# INFORMATION SUPPLIED start

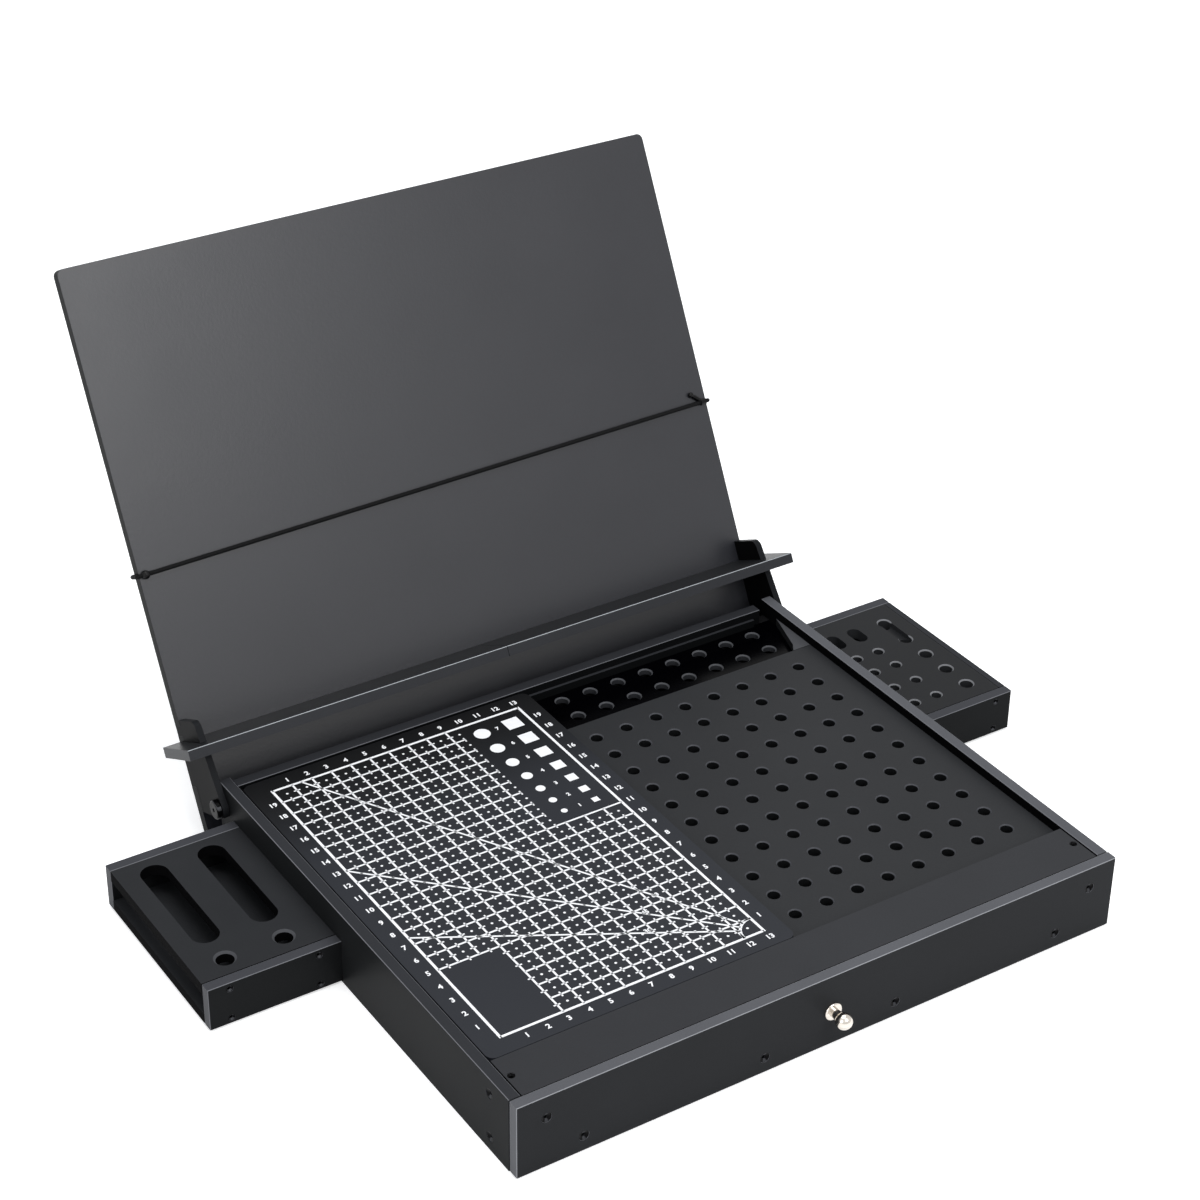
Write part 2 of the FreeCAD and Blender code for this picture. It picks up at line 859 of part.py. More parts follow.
def stand_arm(side):
    """The plate under an end of the ledge: it turns on its pin and is tabbed to the board."""
    above = side_block(
        side, arm_inner - 1, arm_outer + 1, board_face - ledge_depth, board_rear,
        ledge_bottom - ledge_fit, board_top,
    )
    bore = Part.makeCylinder(
        pivot_pin_radius + pivot_fit, arm_thickness + 2,
        V(side * (arm_inner - 1), 0, 0), V(side, 0, 0),
    )
    tab = arm_tabs(side, 0)[0]
    return arm_plate(side).cut(above).fuse(tab).removeSplitter().cut(bore)


def cheek(side):
    """The rounded stop above an end of the ledge, tabbed to the board like the arm."""
    below = side_block(
        side, arm_inner - 1, arm_outer + 1, -ledge_depth, board_rear,
        board_bottom, ledge_top + ledge_fit,
    )
    tab = arm_tabs(side, 0)[1]
    return arm_plate(side).cut(below).fuse(tab).removeSplitter()


def ledge(side):
    """Half of the ledge that a sheet stands on; it slides out of the groove to its side."""
    shape = side_block(
        side, ledge_seam / 2.0, ledge_half,
        board_face - ledge_depth, board_face + ledge_groove - ledge_fit, ledge_bottom, ledge_top,
    )

    def front_edge(middle):
        on_front = abs(middle.y - board_face + ledge_depth) < 0.01
        return on_front and abs(middle.z - ledge_top) < 0.01

    return break_edges(shape, panel_edge_break, front_edge)


def pivot_pin(side):
    """The shouldered pin that an arm turns on, with its head outside the arm."""
    out = V(side, 0, 0)
    inner_end = inner_half - pin_anchor()
    start = V(side * inner_end, pivot_y, pivot_height)
    head_start = arm_outer + slide_gap
    pin = Part.makeCylinder(pivot_pin_radius, head_start - inner_end, start, out)
    head_place = V(side * head_start, pivot_y, pivot_height)
    head = Part.makeCylinder(pivot_head_radius, pivot_head_height, head_place, out)
    rim = [edge for edge in head.Edges if abs(edge.CenterOfMass.x) > head_start + 0.5]
    head = head.makeFillet(pivot_head_height * 0.4, rim[:1])
    socket_place = V(side * (head_start + pivot_head_height), pivot_y, pivot_height)
    socket = Part.makeCylinder(screw_head_radius * 0.6, screw_socket_depth, socket_place, -out)
    return pin.fuse(head).cut(socket)


def rear_stop_x(side):
    """The distances from the middle plane between which a rear stop lies."""
    outer = inner_half - stop_inset
    return outer - stop_width, outer


def rear_stop_screw_places():
    """Through the rear panel into the stops, from inside the box."""
    places = []
    z = drawer_floor_height + stop_height / 2.0
    for side in (LEFT, RIGHT):
        x_in, x_out = rear_stop_x(side)
        x = side * (x_in + x_out) / 2.0
        places.append((V(x, rear_panel_front, z), Y_AXIS, screw_length))
    return places


def rear_stop(side):
    """The slanted block behind the box that the foot of the leaning board meets."""
    x_in, x_out = rear_stop_x(side)
    z0 = drawer_floor_height
    shape = side_block(
        side, x_in, x_out, rear_panel_rear, half_depth + pivot_to_board, z0, z0 + stop_height,
    )
    reach = 10 * board_below_ledge
    beyond = placed(
        block(-half_width, half_width, board_face - stop_gap, board_face + reach, -reach, reach)
    )
    return drill(shape.cut(beyond), rear_stop_screw_places())


# ---------------------------------------------------------------- elastic cord
def cord_place(shape):
    """Tip a shape so that it follows the cord across the board, then put it on the box."""
    slope = math.degrees(math.atan2(cord_height_right - cord_height_left, 2 * board_half))
    height = ledge_top + (cord_height_left + cord_height_right) / 2.0
    shape = shape.copy()
    shape.rotate(V(0, 0, 0), Y_AXIS, -slope)
    shape.translate(V(0, 0, height))
    return placed(shape)


def cord_axis_front():
    """How far ahead of the pivot plane the front run of the cord lies."""
    return board_face - cord_gap - cord_radius


def elastic_cord():
    """The cord: a closed loop, flat against the face, the edges and the back of the board."""
    bend = cord_radius + cord_edge_gap
    front = cord_axis_front()
    rear = board_rear + cord_gap + cord_radius
    edge = board_half + cord_edge_gap + cord_radius
    inner = edge - bend
    turn = bend * math.sqrt(0.5)
    edges = []
    for side in (LEFT, RIGHT):
        outer_x = side * edge
        inner_x = side * inner
        front_centre = front + bend
        rear_centre = rear - bend
        edges.append(Part.Arc(
            V(inner_x, front, 0), V(inner_x + side * turn, front_centre - turn, 0),
            V(outer_x, front_centre, 0),
        ).toShape())
        edges.append(
            Part.LineSegment(V(outer_x, front_centre, 0), V(outer_x, rear_centre, 0)).toShape()
        )
        edges.append(Part.Arc(
            V(outer_x, rear_centre, 0), V(inner_x + side * turn, rear_centre + turn, 0),
            V(inner_x, rear, 0),
        ).toShape())
    edges.append(Part.LineSegment(V(-inner, front, 0), V(inner, front, 0)).toShape())
    edges.append(Part.LineSegment(V(-inner, rear, 0), V(inner, rear, 0)).toShape())
    path = Part.Wire(Part.__sortEdges__(edges))
    start = path.Edges[0].valueAt(path.Edges[0].FirstParameter)
    along = path.Edges[0].tangentAt(path.Edges[0].FirstParameter)
    section = Part.Wire(Part.makeCircle(cord_radius, start, along))
    return cord_place(path.makePipeShell([section], True, False))


def cord_bead():
    """The small ball threaded on the cord near the left edge."""
    centre = V(-board_half + bead_inset, cord_axis_front(), 0)
    ball = Part.makeSphere(bead_radius, centre)
    behind = block(
        centre.x - bead_radius, centre.x + bead_radius,
        board_face - cord_gap, board_face + bead_radius, -bead_radius, bead_radius,
    )
    bore = Part.makeCylinder(
        cord_radius + screw_fit, 4 * bead_radius, centre - X_AXIS * 2 * bead_radius, X_AXIS
    )
    return cord_place(ball.cut(behind).cut(bore))


def cord_toggle():
    """The sleeve that joins the cord's ends near the right edge, with its slanted peg."""
    joint = V(board_half - toggle_inset, cord_axis_front(), 0)
    head = joint + V(-toggle_reach, 0, toggle_rise)
    sleeve_start = joint - X_AXIS * (toggle_sleeve_length / 2.0)
    toggle = Part.makeCylinder(toggle_sleeve_radius, toggle_sleeve_length, sleeve_start, X_AXIS)
    along = joint - head
    toggle = toggle.fuse(Part.makeCylinder(toggle_peg_radius, along.Length, head, along))
    toggle = toggle.fuse(Part.makeSphere(toggle_head_radius, head))
    behind = block(
        head.x - toggle_head_radius, joint.x + toggle_sleeve_length,
        board_face - cord_gap, board_face + toggle_sleeve_radius,
        -toggle_sleeve_radius, head.z + toggle_head_radius,
    )
    bore = Part.makeCylinder(
        cord_radius + screw_fit, 2 * toggle_reach, joint - X_AXIS * toggle_reach, X_AXIS
    )
    return cord_place(toggle.cut(behind).cut(bore))


# ---------------------------------------------------------------- sub-parts
parts = {
    "side_panel_left": side_panel(LEFT),
    "side_panel_right": side_panel(RIGHT),
    "base_bottom": base_bottom(),
    "rear_panel": rear_panel(),
    "rear_rail": rear_rail(),
    "corner_block_left": corner_block(LEFT),
    "corner_block_right": corner_block(RIGHT),
    "drawer_guide_left": drawer_guide(LEFT),
    "drawer_guide_right": drawer_guide(RIGHT),
    "deck_strip": deck_strip(),
    "deck_ledger": deck_ledger(),
    "centre_beam": centre_beam(),
    "bay_wall": bay_wall(),
    "tray_guide": tray_guide(),
    "mat_support": mat_support(),
    "cutting_mat": cutting_mat(),
    "perforated_plate": perforated_plate(),
    "tool_tier": tool_tier(),
    "plate_wedge": plate_wedge(),
    "side_panel_screws": screw_group(side_screw_places(LEFT) + side_screw_places(RIGHT)),
    "deck_screws": screw_group(deck_screw_places()),
    "drawer_front": drawer_front(),
    "drawer_wall_left": drawer_wall(LEFT),
    "drawer_wall_right": drawer_wall(RIGHT),
    "drawer_floor": drawer_floor(),
    "drawer_back": drawer_back(),
    "drawer_knob": drawer_knob(),
    "knob_screw": knob_screw(),
    "drawer_front_screws": screw_group(front_screw_places()),
    "tray_left_top": left_tray_top(),
    "tray_left_floor": tray_floor(LEFT),
    "tray_left_front": tray_plate(LEFT, True),
    "tray_left_rear": tray_plate(LEFT, False),
    "tray_left_stop": tray_stop(LEFT),
    "tray_left_screws": screw_group(tray_screw_places(LEFT)),
    "tray_right_top": right_tray_top(),
    "tray_right_floor": tray_floor(RIGHT),
    "tray_right_front": tray_plate(RIGHT, True),
    "tray_right_rear": tray_plate(RIGHT, False),
    "tray_right_end": right_tray_end(),
    "tray_right_stop": tray_stop(RIGHT),
    "tray_right_screws": screw_group(tray_screw_places(RIGHT)),
    "reading_board": placed(reading_board()),
    "stand_arm_left": placed(stand_arm(LEFT)),
    "stand_arm_right": placed(stand_arm(RIGHT)),
    "cheek_left": placed(cheek(LEFT)),
    "cheek_right": placed(cheek(RIGHT)),
    "ledge_left": placed(ledge(LEFT)),
    "ledge_right": placed(ledge(RIGHT)),
    "pivot_pin_left": pivot_pin(LEFT),
    "pivot_pin_right": pivot_pin(RIGHT),
    "rear_stops": Part.makeCompound([rear_stop(LEFT), rear_stop(RIGHT)]),
    "rear_stop_screws": screw_group(rear_stop_screw_places()),
    "elastic_cord": elastic_cord(),
    "cord_bead": cord_bead(),
    "cord_toggle": cord_toggle(),
}

os.makedirs("parts", exist_ok=True)
for name, shape in parts.items():
    shape.exportStep("parts/" + name + ".step")
    print(name, len(shape.Solids), shape.isValid(), round(shape.Volume, 1))
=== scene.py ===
import math
import bmesh
import bpy
from mathutils import Matrix, Vector


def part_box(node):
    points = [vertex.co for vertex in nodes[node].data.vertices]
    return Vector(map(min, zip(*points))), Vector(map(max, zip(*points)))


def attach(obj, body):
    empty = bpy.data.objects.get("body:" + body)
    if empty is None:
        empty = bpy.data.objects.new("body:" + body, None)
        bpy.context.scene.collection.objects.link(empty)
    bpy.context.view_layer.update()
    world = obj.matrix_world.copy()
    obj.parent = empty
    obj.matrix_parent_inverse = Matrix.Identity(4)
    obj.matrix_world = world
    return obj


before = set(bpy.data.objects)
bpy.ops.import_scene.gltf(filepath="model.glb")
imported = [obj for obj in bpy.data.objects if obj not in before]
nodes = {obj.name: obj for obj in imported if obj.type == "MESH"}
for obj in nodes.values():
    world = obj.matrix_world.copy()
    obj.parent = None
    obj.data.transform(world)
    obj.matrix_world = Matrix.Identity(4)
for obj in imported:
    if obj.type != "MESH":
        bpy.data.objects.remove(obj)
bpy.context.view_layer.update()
MM = 0.001


# ---------------------------------------------------------------- box panels
# The box is sawn from 5.5 mm board faced with a black melamine film. The film is matt with a
# very fine grain, and the sawn edges are closed with a lighter, slightly glossier edging tape.
def linear(code):
    """A colour written as an sRGB hex value, as the linear values that a shader takes."""
    channels = [int(code[place:place + 2], 16) / 255 for place in (1, 3, 5)]
    curved = [c / 12.92 if c <= 0.04045 else ((c + 0.055) / 1.055) ** 2.4 for c in channels]
    return (*curved, 1.0)


def add(tree, kind, inputs=None, **settings):
    """One shader node with its settings; an input is a value or the socket it is linked to."""
    made = tree.nodes.new("ShaderNode" + kind)
    for name, value in settings.items():
        setattr(made, name, value)
    for name, value in (inputs or {}).items():
        if isinstance(value, bpy.types.NodeSocket):
            tree.links.new(value, made.inputs[name])
        else:
            made.inputs[name].default_value = value
    return made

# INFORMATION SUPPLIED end

_TASK_.
Write out again only the lines from the line containing "for name, shape" through the line containing "bpy.data.objects.remove(obj)", both included, exactly as they are.

_PROBLEM SOLUTION_.
for name, shape in parts.items():
    shape.exportStep("parts/" + name + ".step")
    print(name, len(shape.Solids), shape.isValid(), round(shape.Volume, 1))
=== scene.py ===
import math
import bmesh
import bpy
from mathutils import Matrix, Vector


def part_box(node):
    points = [vertex.co for vertex in nodes[node].data.vertices]
    return Vector(map(min, zip(*points))), Vector(map(max, zip(*points)))


def attach(obj, body):
    empty = bpy.data.objects.get("body:" + body)
    if empty is None:
        empty = bpy.data.objects.new("body:" + body, None)
        bpy.context.scene.collection.objects.link(empty)
    bpy.context.view_layer.update()
    world = obj.matrix_world.copy()
    obj.parent = empty
    obj.matrix_parent_inverse = Matrix.Identity(4)
    obj.matrix_world = world
    return obj


before = set(bpy.data.objects)
bpy.ops.import_scene.gltf(filepath="model.glb")
imported = [obj for obj in bpy.data.objects if obj not in before]
nodes = {obj.name: obj for obj in imported if obj.type == "MESH"}
for obj in nodes.values():
    world = obj.matrix_world.copy()
    obj.parent = None
    obj.data.transform(world)
    obj.matrix_world = Matrix.Identity(4)
for obj in imported:
    if obj.type != "MESH":
        bpy.data.objects.remove(obj)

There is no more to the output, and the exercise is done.